Most conservative rules in this sense simply alter the cost/benefit analysis of engaging in certain kinds of socially destructive behavior and shift responsibility away from external forces back onto the individual (and that is what the Left despises above all else in these areas).
Of course conservatives and liberals both make laws and rules, but I think two primary differences between the Left and Right are:
1. Most conservatives (except some hard boiled fundamentalist types), believe in limited government;a small, constitutionally constrained state closer that which the Founders constructed that would have far less importance to and intrusion into personal life than at present. Some behaviors would be limited that are not now so limited, but again, much of this only transfers responsibility from external entities back to the individual. It does not limit constitutional freedoms as understood within the constitution itself. I think you will find that most modern conservative intellectuals are actually, to some extent, libertarian conservatives, and embody elements of both philosophies. The one thing that separates conservatives from leftists, and the more extreme libertarians, is the understanding that human freedom is not absolute, and that the constitution does not imply such.
2. The conservative, or Classical Liberal idea is to conserve the best aspects of western civilization and moral order while allowing the culture to develop greater opportunities for human growth and flourishing. This involves both decentralized, limited government, a great deal of personal freedom, but also distinct limits to that freedom as regarding the overall strength and cohesion of the entire society.
The Left, on the other hand, has always been transformative; it has sought the complete remaking of society along quite different lines that those upon which the country was conceived (generally, a franco/germanic philosophical and political template, as opposed to that which arose among English speaking peoples (Liberalism). The Left, from the French Revolution, through Marx and the Cultural Marxists to the New Left and to the present, have a very different conception of human nature and the manner in which human beings should live together in organized societies. They are utterly at odds.

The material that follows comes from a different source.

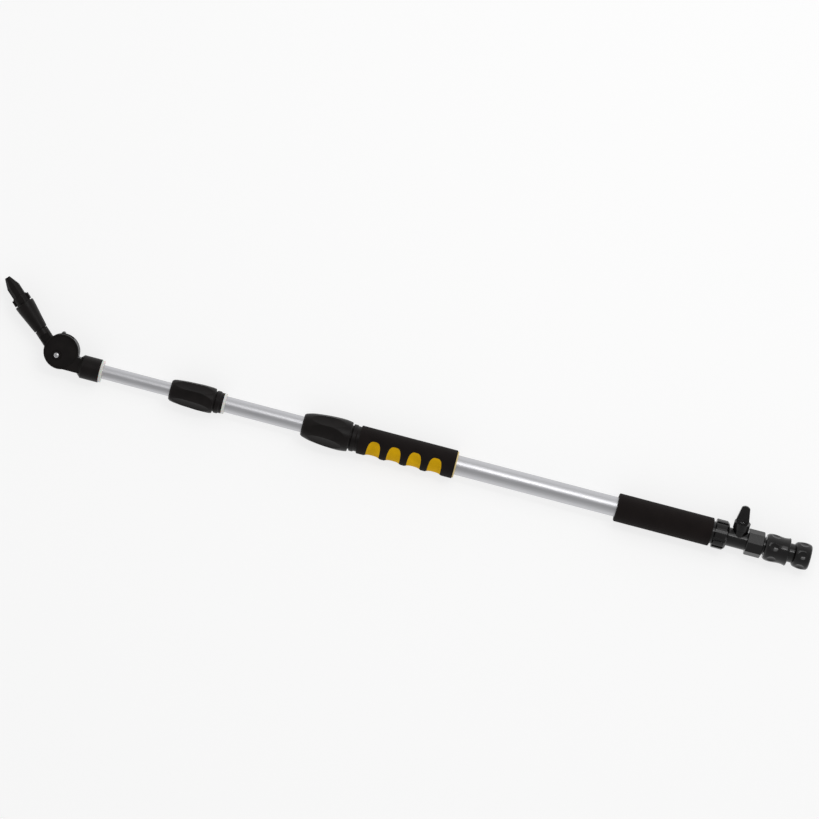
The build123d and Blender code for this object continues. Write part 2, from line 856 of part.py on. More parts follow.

About the left and their victimization of victims I'm really not following you...... I would think feminism (let's agree that would be on the left of the political scale ;) ) had quite a bit with advocating for children and females that were victims and sought to undo injustices in the court systems as well as desperately trying to help those that found themselves as victims.
Well, people were advocating for children a long time before the advent of radical feminism. And yes, the early moderate feminists did have a positive influence on American society and eased some of the ridiculous attitudes left over from older cultural milieus. That feminism, however, is essentially dead, at least as far as national politics is concerned.
Now of course seeking stronger penalties for offenders of criminal behavior would no doubt have supporters on the right. Yet both sides didn't work in isolation and surely you recognize that advocating for victim rights could be seen on both sides of the scale and yet they occurred in different ways.
I'm sure there are many liberals who would advocate for victims rights. However, I know of no liberal groups or organizations, in my lifetime, who have ever done so. The pro-criminal/rehabilitation/criminal rights movement and the victims rights movement split right down left/right lines, as do pro-self defense/anti-gun forces Again, there is a reason for this, but that would take a long post to flesh out.